Table 2. Random forest: confusion matrix

The respective confusion matrix of the Random Forest’s model is presented in Table 2, where only the Video activity presents an misclassification of 40% of total cases (i.e. 2/5 cases were misclassified as Audio editing activity).

6 Conclusions and Future Work

This work proposes an non-invasive approach for a mentoring system based on the behaviour biometric analysis of the work during high-end tasks. More specifically, the system monitors and analyses the mouse dynamics, keystroke dynamics and task activity in order to determine the student’s performance. Based on the application of several categorisation machine learning models (shown in Sect. 5), the Random Forest model presented the best categorisation performance, with a success rate of 87.5%, where the missclassified cases were focused on the Video activity.

Based on the activity timer we can conclude: (1) for activity timers lower than 75 min the best categorised style is text; (2) for activity timers higher than 90 min the best categorised style are image (60%) and audio (40%); (3) for activity timers between 75 min and 90 min the best categorised style are video (80%) and audio (20%). Furthermore the mouse dynamics and keystroke dynamics support slightly the machine learning model to determine the student’s activities.

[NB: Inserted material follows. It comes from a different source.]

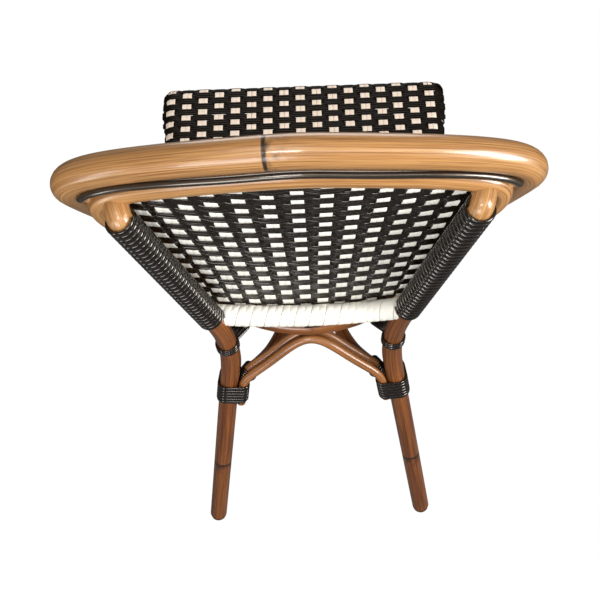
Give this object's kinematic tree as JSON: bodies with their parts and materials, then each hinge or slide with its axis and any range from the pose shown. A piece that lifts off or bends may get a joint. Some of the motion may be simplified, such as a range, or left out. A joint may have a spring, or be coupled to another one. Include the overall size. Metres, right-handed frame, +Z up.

As future work, the research will focus on: (1) increasing the number of available case studies to be analysed, through the collection of a greater number of cases of human-machine interaction analysis, during the resolution of high-end tasks (2) increase the number of quality features that would allow a better monitoring of student’s performance (e.g. features related to body posture, touch intensity with the mouse, etc.) (3) detailed analysis of the features that influence the performance of the student’s (e.g. through the correlation analysis of students’ class performance with their biometric behaviours);(4) definition of different student profiles to improve the adaptive learning mechanisms of the platform (i.e. by profiling students into different behaviour clusters, better measures can be applied for each specific profile, improving intelligent mentoring systems performance).